**Data segment**
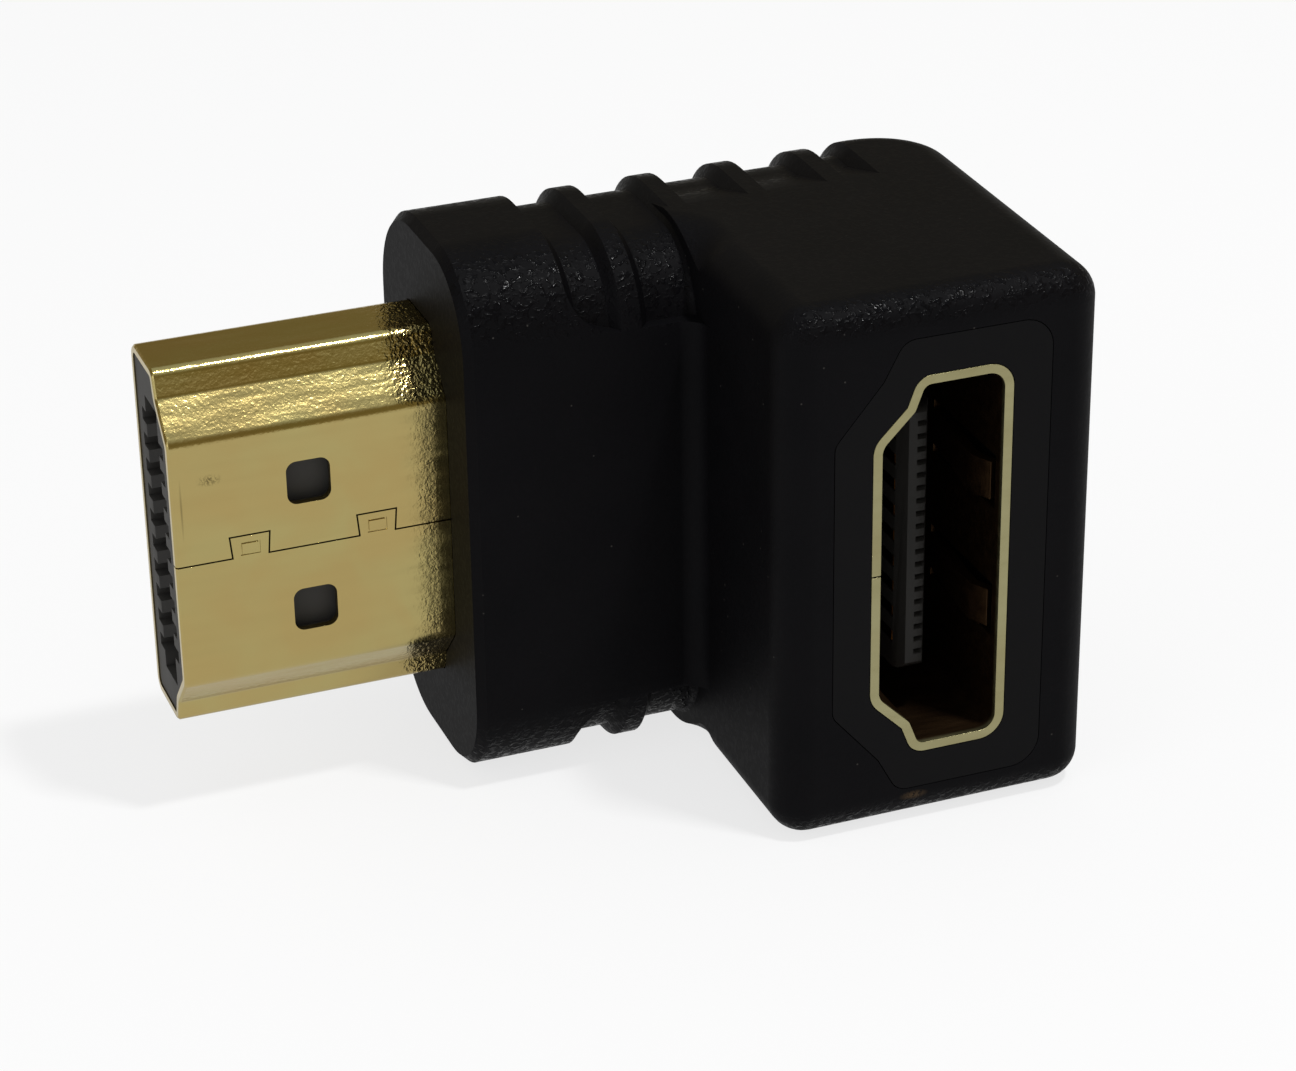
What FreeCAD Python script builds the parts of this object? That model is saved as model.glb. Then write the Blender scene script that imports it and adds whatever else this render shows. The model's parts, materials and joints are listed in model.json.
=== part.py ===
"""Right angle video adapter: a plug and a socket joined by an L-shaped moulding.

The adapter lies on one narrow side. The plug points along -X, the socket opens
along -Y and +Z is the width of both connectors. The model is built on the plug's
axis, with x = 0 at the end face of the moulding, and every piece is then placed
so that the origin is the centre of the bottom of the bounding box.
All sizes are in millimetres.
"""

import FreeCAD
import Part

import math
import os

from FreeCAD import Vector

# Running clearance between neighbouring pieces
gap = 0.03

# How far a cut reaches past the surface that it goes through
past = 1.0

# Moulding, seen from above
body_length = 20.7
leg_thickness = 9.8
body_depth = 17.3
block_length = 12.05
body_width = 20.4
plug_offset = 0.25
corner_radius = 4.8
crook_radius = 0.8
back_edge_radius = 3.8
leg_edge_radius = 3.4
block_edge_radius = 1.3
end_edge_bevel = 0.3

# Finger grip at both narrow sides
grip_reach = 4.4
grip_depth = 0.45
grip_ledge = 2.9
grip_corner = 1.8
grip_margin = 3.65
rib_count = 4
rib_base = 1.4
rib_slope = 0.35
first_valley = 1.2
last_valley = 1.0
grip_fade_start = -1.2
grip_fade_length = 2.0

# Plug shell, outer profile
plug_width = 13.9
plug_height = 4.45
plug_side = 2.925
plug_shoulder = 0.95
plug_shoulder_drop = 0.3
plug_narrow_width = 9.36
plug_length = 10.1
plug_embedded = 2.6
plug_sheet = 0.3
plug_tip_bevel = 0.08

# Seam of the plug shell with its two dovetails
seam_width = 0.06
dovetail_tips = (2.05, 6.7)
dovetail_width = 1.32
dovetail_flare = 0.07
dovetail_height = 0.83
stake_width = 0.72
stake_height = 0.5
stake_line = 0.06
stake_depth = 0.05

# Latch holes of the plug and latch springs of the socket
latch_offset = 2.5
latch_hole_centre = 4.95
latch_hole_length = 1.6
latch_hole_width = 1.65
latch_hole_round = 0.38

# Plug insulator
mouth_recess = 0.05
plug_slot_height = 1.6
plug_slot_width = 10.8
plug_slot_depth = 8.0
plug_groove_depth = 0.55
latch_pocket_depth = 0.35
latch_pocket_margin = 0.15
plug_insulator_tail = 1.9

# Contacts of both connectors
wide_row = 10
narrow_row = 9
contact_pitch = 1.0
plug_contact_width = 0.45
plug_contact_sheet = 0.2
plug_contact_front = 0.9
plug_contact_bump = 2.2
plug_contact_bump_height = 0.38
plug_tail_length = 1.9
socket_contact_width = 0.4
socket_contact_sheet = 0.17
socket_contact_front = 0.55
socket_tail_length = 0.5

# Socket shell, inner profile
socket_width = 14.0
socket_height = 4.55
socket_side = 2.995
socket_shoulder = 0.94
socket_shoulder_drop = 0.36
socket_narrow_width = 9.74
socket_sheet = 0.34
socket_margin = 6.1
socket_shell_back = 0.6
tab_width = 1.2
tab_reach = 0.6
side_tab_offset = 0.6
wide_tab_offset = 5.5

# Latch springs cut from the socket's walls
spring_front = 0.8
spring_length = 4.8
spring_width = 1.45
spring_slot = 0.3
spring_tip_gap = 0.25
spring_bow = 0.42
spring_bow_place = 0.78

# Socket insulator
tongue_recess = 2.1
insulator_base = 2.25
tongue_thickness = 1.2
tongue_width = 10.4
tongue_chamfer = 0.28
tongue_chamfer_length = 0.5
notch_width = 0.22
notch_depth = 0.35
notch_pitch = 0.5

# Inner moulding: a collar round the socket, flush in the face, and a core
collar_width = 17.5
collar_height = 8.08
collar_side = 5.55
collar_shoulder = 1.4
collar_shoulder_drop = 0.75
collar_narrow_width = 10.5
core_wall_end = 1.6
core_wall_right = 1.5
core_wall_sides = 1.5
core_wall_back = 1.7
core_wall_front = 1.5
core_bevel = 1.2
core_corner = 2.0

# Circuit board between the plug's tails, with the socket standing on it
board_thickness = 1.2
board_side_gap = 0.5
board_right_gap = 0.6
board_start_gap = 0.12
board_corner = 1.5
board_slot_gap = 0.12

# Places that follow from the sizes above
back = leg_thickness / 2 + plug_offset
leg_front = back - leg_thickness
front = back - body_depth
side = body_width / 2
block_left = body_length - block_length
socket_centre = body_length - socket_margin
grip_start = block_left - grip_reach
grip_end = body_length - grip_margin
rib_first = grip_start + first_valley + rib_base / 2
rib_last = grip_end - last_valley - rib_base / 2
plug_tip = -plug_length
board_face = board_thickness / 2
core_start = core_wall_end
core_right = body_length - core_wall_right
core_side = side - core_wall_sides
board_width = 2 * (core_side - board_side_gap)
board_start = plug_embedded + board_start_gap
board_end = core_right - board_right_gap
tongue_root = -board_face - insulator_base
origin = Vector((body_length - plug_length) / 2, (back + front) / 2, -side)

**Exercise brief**
Each line of the material should be duplicated exactly, please.

**Output of the exercise**
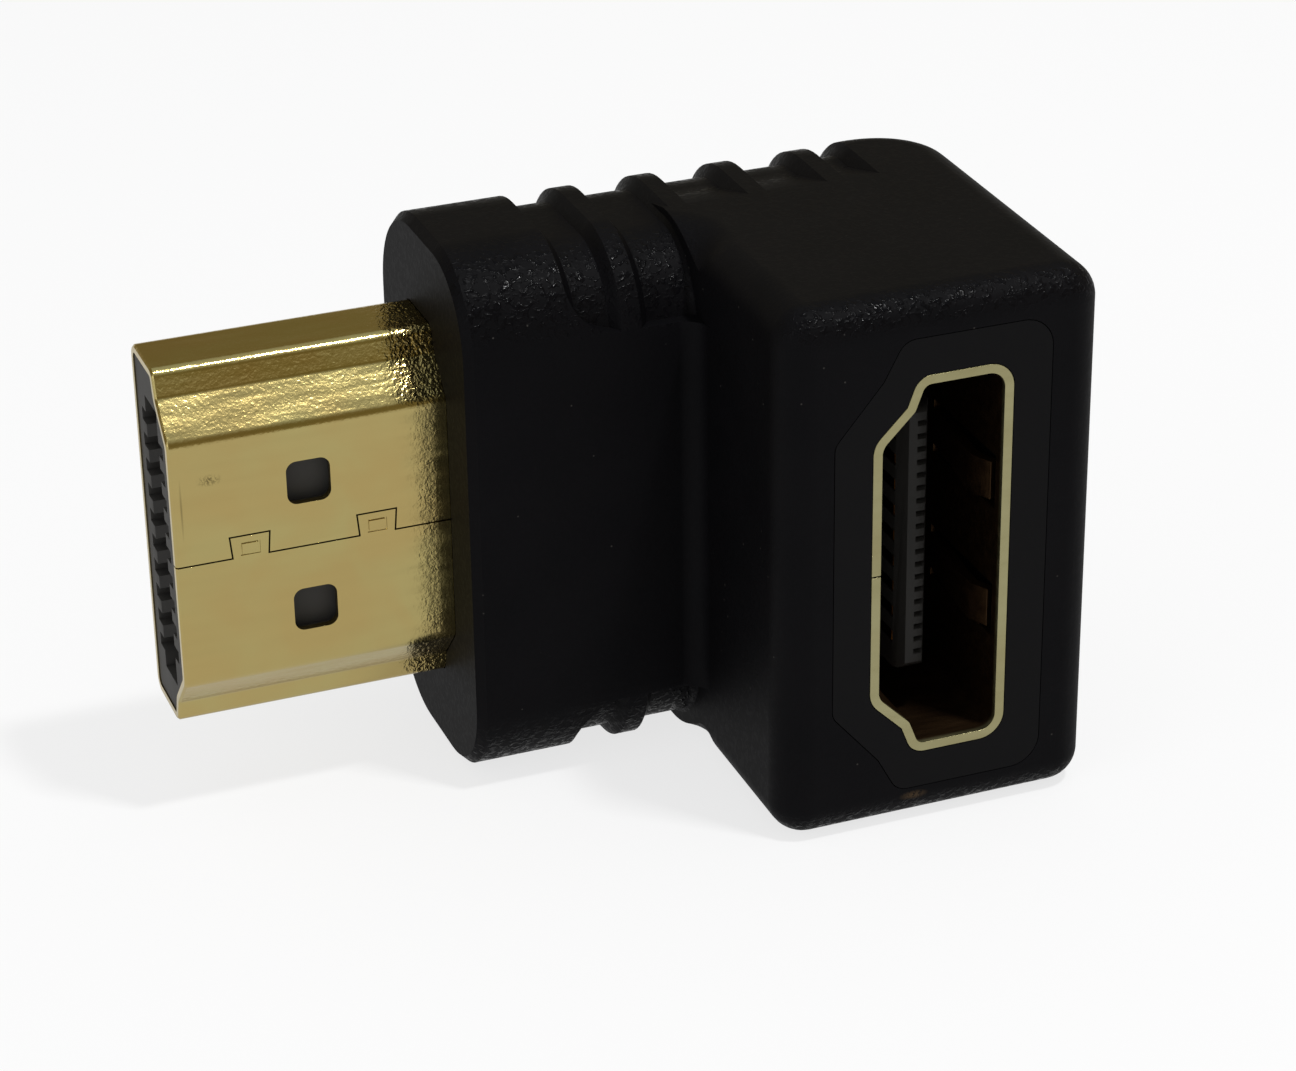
What FreeCAD Python script builds the parts of this object? That model is saved as model.glb. Then write the Blender scene script that imports it and adds whatever else this render shows. The model's parts, materials and joints are listed in model.json.
=== part.py ===
"""Right angle video adapter: a plug and a socket joined by an L-shaped moulding.

The adapter lies on one narrow side. The plug points along -X, the socket opens
along -Y and +Z is the width of both connectors. The model is built on the plug's
axis, with x = 0 at the end face of the moulding, and every piece is then placed
so that the origin is the centre of the bottom of the bounding box.
All sizes are in millimetres.
"""

import FreeCAD
import Part

import math
import os

from FreeCAD import Vector

# Running clearance between neighbouring pieces
gap = 0.03

# How far a cut reaches past the surface that it goes through
past = 1.0

# Moulding, seen from above
body_length = 20.7
leg_thickness = 9.8
body_depth = 17.3
block_length = 12.05
body_width = 20.4
plug_offset = 0.25
corner_radius = 4.8
crook_radius = 0.8
back_edge_radius = 3.8
leg_edge_radius = 3.4
block_edge_radius = 1.3
end_edge_bevel = 0.3

# Finger grip at both narrow sides
grip_reach = 4.4
grip_depth = 0.45
grip_ledge = 2.9
grip_corner = 1.8
grip_margin = 3.65
rib_count = 4
rib_base = 1.4
rib_slope = 0.35
first_valley = 1.2
last_valley = 1.0
grip_fade_start = -1.2
grip_fade_length = 2.0

# Plug shell, outer profile
plug_width = 13.9
plug_height = 4.45
plug_side = 2.925
plug_shoulder = 0.95
plug_shoulder_drop = 0.3
plug_narrow_width = 9.36
plug_length = 10.1
plug_embedded = 2.6
plug_sheet = 0.3
plug_tip_bevel = 0.08

# Seam of the plug shell with its two dovetails
seam_width = 0.06
dovetail_tips = (2.05, 6.7)
dovetail_width = 1.32
dovetail_flare = 0.07
dovetail_height = 0.83
stake_width = 0.72
stake_height = 0.5
stake_line = 0.06
stake_depth = 0.05

# Latch holes of the plug and latch springs of the socket
latch_offset = 2.5
latch_hole_centre = 4.95
latch_hole_length = 1.6
latch_hole_width = 1.65
latch_hole_round = 0.38

# Plug insulator
mouth_recess = 0.05
plug_slot_height = 1.6
plug_slot_width = 10.8
plug_slot_depth = 8.0
plug_groove_depth = 0.55
latch_pocket_depth = 0.35
latch_pocket_margin = 0.15
plug_insulator_tail = 1.9

# Contacts of both connectors
wide_row = 10
narrow_row = 9
contact_pitch = 1.0
plug_contact_width = 0.45
plug_contact_sheet = 0.2
plug_contact_front = 0.9
plug_contact_bump = 2.2
plug_contact_bump_height = 0.38
plug_tail_length = 1.9
socket_contact_width = 0.4
socket_contact_sheet = 0.17
socket_contact_front = 0.55
socket_tail_length = 0.5

# Socket shell, inner profile
socket_width = 14.0
socket_height = 4.55
socket_side = 2.995
socket_shoulder = 0.94
socket_shoulder_drop = 0.36
socket_narrow_width = 9.74
socket_sheet = 0.34
socket_margin = 6.1
socket_shell_back = 0.6
tab_width = 1.2
tab_reach = 0.6
side_tab_offset = 0.6
wide_tab_offset = 5.5

# Latch springs cut from the socket's walls
spring_front = 0.8
spring_length = 4.8
spring_width = 1.45
spring_slot = 0.3
spring_tip_gap = 0.25
spring_bow = 0.42
spring_bow_place = 0.78

# Socket insulator
tongue_recess = 2.1
insulator_base = 2.25
tongue_thickness = 1.2
tongue_width = 10.4
tongue_chamfer = 0.28
tongue_chamfer_length = 0.5
notch_width = 0.22
notch_depth = 0.35
notch_pitch = 0.5

# Inner moulding: a collar round the socket, flush in the face, and a core
collar_width = 17.5
collar_height = 8.08
collar_side = 5.55
collar_shoulder = 1.4
collar_shoulder_drop = 0.75
collar_narrow_width = 10.5
core_wall_end = 1.6
core_wall_right = 1.5
core_wall_sides = 1.5
core_wall_back = 1.7
core_wall_front = 1.5
core_bevel = 1.2
core_corner = 2.0

# Circuit board between the plug's tails, with the socket standing on it
board_thickness = 1.2
board_side_gap = 0.5
board_right_gap = 0.6
board_start_gap = 0.12
board_corner = 1.5
board_slot_gap = 0.12

# Places that follow from the sizes above
back = leg_thickness / 2 + plug_offset
leg_front = back - leg_thickness
front = back - body_depth
side = body_width / 2
block_left = body_length - block_length
socket_centre = body_length - socket_margin
grip_start = block_left - grip_reach
grip_end = body_length - grip_margin
rib_first = grip_start + first_valley + rib_base / 2
rib_last = grip_end - last_valley - rib_base / 2
plug_tip = -plug_length
board_face = board_thickness / 2
core_start = core_wall_end
core_right = body_length - core_wall_right
core_side = side - core_wall_sides
board_width = 2 * (core_side - board_side_gap)
board_start = plug_embedded + board_start_gap
board_end = core_right - board_right_gap
tongue_root = -board_face - insulator_base
origin = Vector((body_length - plug_length) / 2, (back + front) / 2, -side)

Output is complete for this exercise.